The arguments against it are as prevalent as those for it.  “I pay public school taxes; why should I send my child to a private school?”; “We are called to be salt and light in a fallen world, we can’t do that in a cocoon”; “I can’t afford a Christian education”; “Public schools have all the tools necessary for academic excellence—not so with private schools.”

And the list goes on and on.  These arguments can be valid, and for many people they are.  That is okay.  Born-again believers can fall on both sides of the debate on Christian education, just as they fall on both sides of many debates about the Faith. 

But let us explore some of the differences between Christian education and public education, and then leave you with some things to think about as you ponder the best avenue for your child during his or her academic career.

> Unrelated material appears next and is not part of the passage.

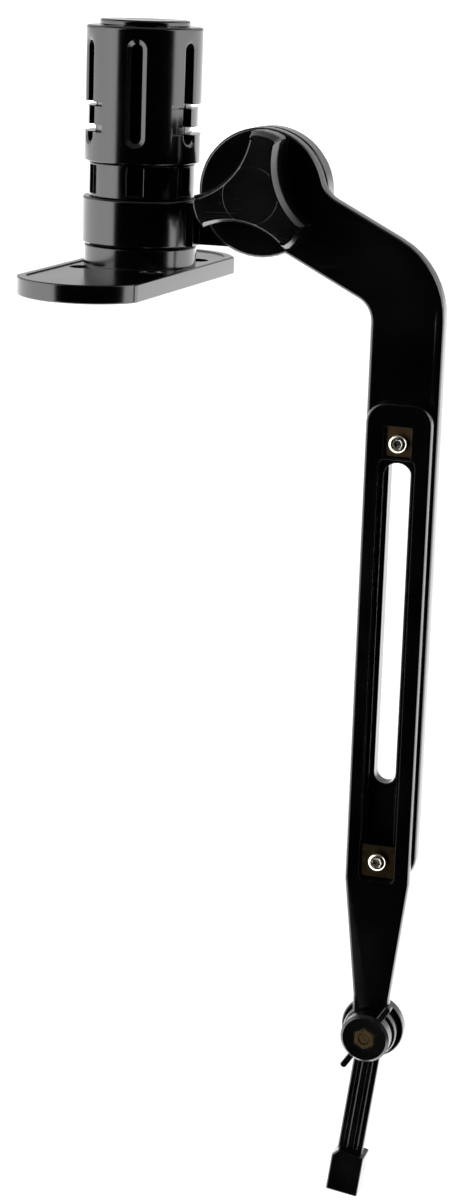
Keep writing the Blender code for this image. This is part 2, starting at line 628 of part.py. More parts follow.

In public schools,  subjects are taught from a humanist and naturalist perspective.  It is generally taught that humans are the culmination of years of impersonal natural selection, and that everything that has happened is because time and chance—fate in other words—has made it so.   The state determines what is taught and how it is taught, and often these values are in direct contradiction to the beliefs of Christians. 

Then there is the matter of who is doing the teaching.  The educators, many of whom are very skilled, can have any number of personal belief systems or lifestyles that you would never dream of exposing your child to at home—at least not in a venue in which they could be indoctrinated and begin questioning the values you hold so dear as a Christian.   In a public school, even your child’s friends can have many different belief systems and lifestyle choices.

And this is not all necessarily a bad thing, because as Christians we should live in the world while not being of it, and we do need to be salt and light by witnessing to the power of Christ in our lives.

But let’s face it.  Very few children can effectively articulate their faith in a world that is confrontational and unwilling to listen.  The Bible admonishes us to train up a child in the Word, and to make sure that we have gone from drinking spiritual milk to eating spiritual meat before we can be effective witnesses in the world.

And this is the purpose of Christian schools.  Your child will be shaped and molded by three influential constructs: the family, the church, and the school.  Christian schools are an extension of your worldview and your values, and they reinforce what the child is taught at home and in your church. 


In Christian schools, your child is taught every subject as it is filtered through the Word of God.  Here, we realize that man is the culmination of the creativity of a holy God, and that everything that has happened is because God has willed it or allowed it to be so.  The school administrators themselves determine the curriculum, and it is taught by born-again Bible-believing Christians.  The friends your child plays and learns with come from Christian families, so there is no conflict in values and worldviews.   Your child grows in the Lord as he or she grows, and their faith is nurtured, strengthened, and solidified.  They are not sheltered in some country-club cocoon; they are trained up in the Word and better able to face the world on their own terms without compromise.


It’s  a troubling world.  Disrespect for the Gospel is becoming mainstream.  Just about every religion is accepted except Christianity.  God is no longer welcome in the public education system, and has not been for years.  At first He was just ignored.  Today, He and his followers are persecuted. It has become a hard world for children to grow up in and still remain sure of what they hope for and certain of what they do not see.

Do you feel confident that your child will carry the faith as he or she grows?  Are you absolutely certain that you and your church can overcome the power of the humanistic, naturalistic world in which we live?  If so, great, but the volume of statistics shows otherwise.

The following, adopted from the website discoverchristianschools.com, gives you some things to think about as you determine the viability of a Christian education for your child.  Please read through them, and then prayerfully consider your child’s best possible future.

1. There are basically two kingdoms: a kingdom of light and a kingdom of darkness.  It seems strange to have those who may be walking in darkness educate children of light.

2. If Jesus Christ is Lord, then He is Lord of all.  We cannot divide things into secular and sacred.

3. All truth is God's truth, and God's Word sheds light on our path.  Only in His light can we see light.  Education is not focused on possibilities but on certainties found in God's Word.

4. Deuteronomy 6 tells parents that, in all they do, they should provide a godly education 24/7.

5. Three key institutions that shape a child are the home, the church, and the school.  Children are served best when all three institutions point them in the same direction.

6. Only an education that has the liberty to address the whole child--social, intellectual, emotional, physical, and spiritual--reaches the possibility of excellence.